-- start Supplied entries --

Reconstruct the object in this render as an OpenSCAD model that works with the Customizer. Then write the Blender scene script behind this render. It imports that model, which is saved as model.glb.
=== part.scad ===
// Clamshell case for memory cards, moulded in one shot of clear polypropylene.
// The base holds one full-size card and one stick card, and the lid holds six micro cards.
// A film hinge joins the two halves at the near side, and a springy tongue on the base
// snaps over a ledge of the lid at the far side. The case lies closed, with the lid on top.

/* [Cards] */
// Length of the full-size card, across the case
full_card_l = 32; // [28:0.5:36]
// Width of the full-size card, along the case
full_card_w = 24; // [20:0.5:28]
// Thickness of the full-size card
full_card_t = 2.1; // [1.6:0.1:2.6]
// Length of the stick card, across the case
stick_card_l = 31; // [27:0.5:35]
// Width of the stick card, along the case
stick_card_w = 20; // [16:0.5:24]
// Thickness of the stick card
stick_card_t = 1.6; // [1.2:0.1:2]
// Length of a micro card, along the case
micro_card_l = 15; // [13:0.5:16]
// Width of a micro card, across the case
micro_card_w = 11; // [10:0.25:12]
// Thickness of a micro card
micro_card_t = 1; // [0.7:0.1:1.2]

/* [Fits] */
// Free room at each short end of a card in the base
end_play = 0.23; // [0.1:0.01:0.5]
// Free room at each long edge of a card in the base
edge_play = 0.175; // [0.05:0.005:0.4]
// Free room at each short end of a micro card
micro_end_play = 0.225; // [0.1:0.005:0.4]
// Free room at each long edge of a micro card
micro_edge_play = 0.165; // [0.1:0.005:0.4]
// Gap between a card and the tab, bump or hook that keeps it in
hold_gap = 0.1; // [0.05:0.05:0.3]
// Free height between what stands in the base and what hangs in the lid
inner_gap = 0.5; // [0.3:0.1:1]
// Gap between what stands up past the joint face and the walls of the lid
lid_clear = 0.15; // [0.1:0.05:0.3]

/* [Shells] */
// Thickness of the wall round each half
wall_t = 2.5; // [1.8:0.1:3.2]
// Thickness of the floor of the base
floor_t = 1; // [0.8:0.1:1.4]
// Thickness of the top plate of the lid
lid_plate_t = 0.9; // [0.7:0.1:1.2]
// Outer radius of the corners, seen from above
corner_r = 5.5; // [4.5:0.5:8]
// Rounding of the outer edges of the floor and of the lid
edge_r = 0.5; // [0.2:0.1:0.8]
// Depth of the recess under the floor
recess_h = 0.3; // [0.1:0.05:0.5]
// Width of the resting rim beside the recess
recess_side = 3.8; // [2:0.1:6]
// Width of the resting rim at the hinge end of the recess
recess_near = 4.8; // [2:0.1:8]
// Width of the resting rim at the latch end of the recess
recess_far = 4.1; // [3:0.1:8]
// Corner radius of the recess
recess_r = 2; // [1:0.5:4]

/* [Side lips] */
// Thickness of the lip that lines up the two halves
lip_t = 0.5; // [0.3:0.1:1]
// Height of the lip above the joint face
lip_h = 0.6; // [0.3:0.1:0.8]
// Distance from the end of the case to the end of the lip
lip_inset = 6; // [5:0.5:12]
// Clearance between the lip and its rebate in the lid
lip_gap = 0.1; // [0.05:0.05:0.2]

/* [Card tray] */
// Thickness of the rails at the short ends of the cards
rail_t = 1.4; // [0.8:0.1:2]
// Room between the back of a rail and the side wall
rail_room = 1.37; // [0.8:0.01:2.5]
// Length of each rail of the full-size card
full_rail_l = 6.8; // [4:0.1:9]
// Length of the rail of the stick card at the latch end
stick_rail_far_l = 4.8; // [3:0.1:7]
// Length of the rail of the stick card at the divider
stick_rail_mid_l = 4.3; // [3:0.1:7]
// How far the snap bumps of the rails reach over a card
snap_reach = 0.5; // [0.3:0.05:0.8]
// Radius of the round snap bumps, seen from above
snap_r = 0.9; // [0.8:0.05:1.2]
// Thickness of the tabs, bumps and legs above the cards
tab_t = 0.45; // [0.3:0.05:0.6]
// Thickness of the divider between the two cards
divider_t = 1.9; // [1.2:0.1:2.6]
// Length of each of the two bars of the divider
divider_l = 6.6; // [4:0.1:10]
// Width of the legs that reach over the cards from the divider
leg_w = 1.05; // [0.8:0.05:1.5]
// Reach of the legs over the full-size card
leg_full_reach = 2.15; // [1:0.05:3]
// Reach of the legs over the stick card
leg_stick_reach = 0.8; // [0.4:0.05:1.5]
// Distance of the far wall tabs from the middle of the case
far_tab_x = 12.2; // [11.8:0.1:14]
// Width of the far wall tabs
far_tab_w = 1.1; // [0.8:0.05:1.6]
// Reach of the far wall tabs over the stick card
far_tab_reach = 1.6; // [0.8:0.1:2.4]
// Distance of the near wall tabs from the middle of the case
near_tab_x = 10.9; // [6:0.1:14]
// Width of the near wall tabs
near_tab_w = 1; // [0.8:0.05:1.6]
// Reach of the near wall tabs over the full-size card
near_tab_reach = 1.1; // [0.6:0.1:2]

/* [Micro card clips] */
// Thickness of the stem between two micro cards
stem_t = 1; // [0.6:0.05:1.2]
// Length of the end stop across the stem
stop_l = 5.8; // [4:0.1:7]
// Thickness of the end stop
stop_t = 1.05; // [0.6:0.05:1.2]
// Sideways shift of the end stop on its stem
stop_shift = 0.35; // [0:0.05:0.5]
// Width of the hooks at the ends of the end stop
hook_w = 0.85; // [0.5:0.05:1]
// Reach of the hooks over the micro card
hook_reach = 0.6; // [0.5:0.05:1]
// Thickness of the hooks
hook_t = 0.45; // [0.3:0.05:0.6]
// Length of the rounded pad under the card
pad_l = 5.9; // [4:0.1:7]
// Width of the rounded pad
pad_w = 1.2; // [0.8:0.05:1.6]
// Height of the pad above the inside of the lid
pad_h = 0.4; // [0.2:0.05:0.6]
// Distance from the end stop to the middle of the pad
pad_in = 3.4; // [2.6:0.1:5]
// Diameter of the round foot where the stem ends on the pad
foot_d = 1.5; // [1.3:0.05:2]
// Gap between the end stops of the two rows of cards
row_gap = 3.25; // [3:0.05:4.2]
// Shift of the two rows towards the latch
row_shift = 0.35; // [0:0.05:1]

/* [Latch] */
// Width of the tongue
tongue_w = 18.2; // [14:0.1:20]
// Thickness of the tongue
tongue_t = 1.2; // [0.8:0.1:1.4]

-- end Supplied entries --
-- start Supplied entries --

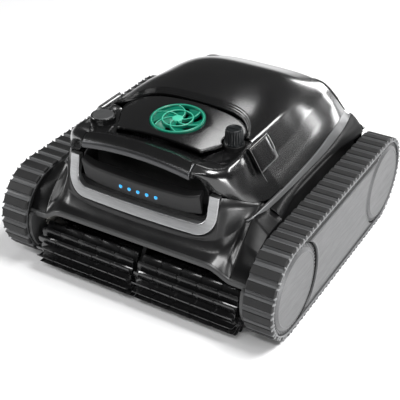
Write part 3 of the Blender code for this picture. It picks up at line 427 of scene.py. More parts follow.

-- end Supplied entries --
-- start Supplied entries --

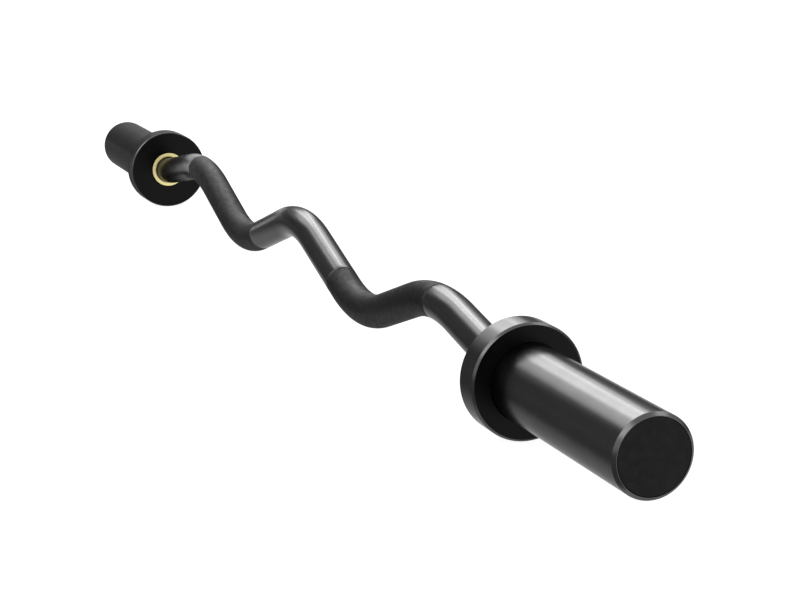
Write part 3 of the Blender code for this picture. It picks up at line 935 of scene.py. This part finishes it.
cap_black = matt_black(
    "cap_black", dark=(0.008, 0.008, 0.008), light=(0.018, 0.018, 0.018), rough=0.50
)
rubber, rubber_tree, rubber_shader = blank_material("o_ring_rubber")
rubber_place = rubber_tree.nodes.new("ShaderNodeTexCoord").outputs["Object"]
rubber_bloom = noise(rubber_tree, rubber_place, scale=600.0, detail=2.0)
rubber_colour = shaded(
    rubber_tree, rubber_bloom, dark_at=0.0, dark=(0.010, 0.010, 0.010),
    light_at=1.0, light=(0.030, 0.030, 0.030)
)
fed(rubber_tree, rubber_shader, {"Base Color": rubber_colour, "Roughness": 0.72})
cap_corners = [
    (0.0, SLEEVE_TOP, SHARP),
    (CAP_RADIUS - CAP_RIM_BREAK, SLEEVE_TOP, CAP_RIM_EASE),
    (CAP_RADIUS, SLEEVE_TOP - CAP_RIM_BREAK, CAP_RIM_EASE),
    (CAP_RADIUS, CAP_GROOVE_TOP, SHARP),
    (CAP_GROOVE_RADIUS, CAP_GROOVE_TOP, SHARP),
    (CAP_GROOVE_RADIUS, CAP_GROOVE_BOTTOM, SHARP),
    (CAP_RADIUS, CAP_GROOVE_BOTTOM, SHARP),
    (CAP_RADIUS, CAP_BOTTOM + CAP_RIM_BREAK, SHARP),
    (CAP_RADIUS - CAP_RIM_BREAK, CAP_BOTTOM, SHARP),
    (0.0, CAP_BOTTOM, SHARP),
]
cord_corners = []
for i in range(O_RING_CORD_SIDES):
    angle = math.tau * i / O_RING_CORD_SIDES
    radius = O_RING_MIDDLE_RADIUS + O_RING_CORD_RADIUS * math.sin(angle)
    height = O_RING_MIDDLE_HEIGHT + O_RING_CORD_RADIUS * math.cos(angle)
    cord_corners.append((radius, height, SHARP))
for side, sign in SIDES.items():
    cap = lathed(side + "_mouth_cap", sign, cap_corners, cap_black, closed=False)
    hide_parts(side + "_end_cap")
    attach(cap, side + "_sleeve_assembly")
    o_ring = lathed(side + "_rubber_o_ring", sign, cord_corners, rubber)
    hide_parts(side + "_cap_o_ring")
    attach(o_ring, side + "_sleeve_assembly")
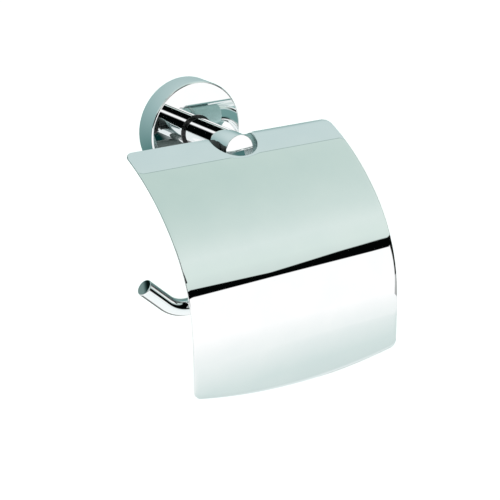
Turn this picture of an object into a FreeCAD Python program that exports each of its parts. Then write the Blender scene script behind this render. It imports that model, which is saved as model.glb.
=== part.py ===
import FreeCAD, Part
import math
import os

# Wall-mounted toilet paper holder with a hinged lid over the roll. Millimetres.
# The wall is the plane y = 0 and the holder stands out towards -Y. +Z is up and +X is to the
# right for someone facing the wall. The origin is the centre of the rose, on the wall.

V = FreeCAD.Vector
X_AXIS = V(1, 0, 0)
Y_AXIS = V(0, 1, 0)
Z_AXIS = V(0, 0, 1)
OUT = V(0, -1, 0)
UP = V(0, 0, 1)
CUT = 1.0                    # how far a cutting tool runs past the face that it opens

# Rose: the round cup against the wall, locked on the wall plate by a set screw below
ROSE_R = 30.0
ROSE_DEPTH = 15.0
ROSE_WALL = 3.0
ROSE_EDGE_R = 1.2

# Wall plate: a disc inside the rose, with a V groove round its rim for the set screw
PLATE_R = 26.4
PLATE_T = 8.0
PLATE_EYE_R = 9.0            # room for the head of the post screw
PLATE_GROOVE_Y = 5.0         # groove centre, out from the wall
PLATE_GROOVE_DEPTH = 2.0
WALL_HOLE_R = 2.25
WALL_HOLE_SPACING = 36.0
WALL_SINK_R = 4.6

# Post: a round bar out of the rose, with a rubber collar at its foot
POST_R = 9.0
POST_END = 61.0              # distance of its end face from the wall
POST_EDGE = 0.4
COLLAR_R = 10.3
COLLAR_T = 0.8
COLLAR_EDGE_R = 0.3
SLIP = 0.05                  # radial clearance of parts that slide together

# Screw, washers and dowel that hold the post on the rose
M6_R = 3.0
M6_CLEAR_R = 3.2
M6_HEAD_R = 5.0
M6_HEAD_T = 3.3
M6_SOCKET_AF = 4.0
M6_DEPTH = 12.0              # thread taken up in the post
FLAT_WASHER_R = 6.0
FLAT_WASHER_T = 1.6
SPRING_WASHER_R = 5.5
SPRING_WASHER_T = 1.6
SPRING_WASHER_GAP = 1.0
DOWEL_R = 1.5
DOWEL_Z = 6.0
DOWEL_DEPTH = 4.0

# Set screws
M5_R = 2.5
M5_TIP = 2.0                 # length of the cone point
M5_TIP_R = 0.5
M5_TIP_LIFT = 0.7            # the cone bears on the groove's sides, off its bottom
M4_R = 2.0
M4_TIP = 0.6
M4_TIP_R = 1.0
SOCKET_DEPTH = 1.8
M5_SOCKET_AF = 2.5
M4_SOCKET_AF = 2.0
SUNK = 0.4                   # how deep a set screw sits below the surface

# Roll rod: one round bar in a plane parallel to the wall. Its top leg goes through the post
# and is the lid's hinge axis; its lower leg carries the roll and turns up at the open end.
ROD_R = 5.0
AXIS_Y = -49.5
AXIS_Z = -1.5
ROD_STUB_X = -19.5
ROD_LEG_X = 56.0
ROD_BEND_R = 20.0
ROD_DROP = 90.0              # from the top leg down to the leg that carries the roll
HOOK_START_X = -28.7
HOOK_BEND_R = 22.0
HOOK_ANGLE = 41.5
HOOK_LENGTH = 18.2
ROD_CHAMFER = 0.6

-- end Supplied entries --

To do — Quote only the lines running from the line that holds "Reconstruct the object" to the line that holds "lid_clear = 0.15; // [0.1:0.05:0.3]", both ends included.

Expected output —
Reconstruct the object in this render as an OpenSCAD model that works with the Customizer. Then write the Blender scene script behind this render. It imports that model, which is saved as model.glb.
=== part.scad ===
// Clamshell case for memory cards, moulded in one shot of clear polypropylene.
// The base holds one full-size card and one stick card, and the lid holds six micro cards.
// A film hinge joins the two halves at the near side, and a springy tongue on the base
// snaps over a ledge of the lid at the far side. The case lies closed, with the lid on top.

/* [Cards] */
// Length of the full-size card, across the case
full_card_l = 32; // [28:0.5:36]
// Width of the full-size card, along the case
full_card_w = 24; // [20:0.5:28]
// Thickness of the full-size card
full_card_t = 2.1; // [1.6:0.1:2.6]
// Length of the stick card, across the case
stick_card_l = 31; // [27:0.5:35]
// Width of the stick card, along the case
stick_card_w = 20; // [16:0.5:24]
// Thickness of the stick card
stick_card_t = 1.6; // [1.2:0.1:2]
// Length of a micro card, along the case
micro_card_l = 15; // [13:0.5:16]
// Width of a micro card, across the case
micro_card_w = 11; // [10:0.25:12]
// Thickness of a micro card
micro_card_t = 1; // [0.7:0.1:1.2]

/* [Fits] */
// Free room at each short end of a card in the base
end_play = 0.23; // [0.1:0.01:0.5]
// Free room at each long edge of a card in the base
edge_play = 0.175; // [0.05:0.005:0.4]
// Free room at each short end of a micro card
micro_end_play = 0.225; // [0.1:0.005:0.4]
// Free room at each long edge of a micro card
micro_edge_play = 0.165; // [0.1:0.005:0.4]
// Gap between a card and the tab, bump or hook that keeps it in
hold_gap = 0.1; // [0.05:0.05:0.3]
// Free height between what stands in the base and what hangs in the lid
inner_gap = 0.5; // [0.3:0.1:1]
// Gap between what stands up past the joint face and the walls of the lid
lid_clear = 0.15; // [0.1:0.05:0.3]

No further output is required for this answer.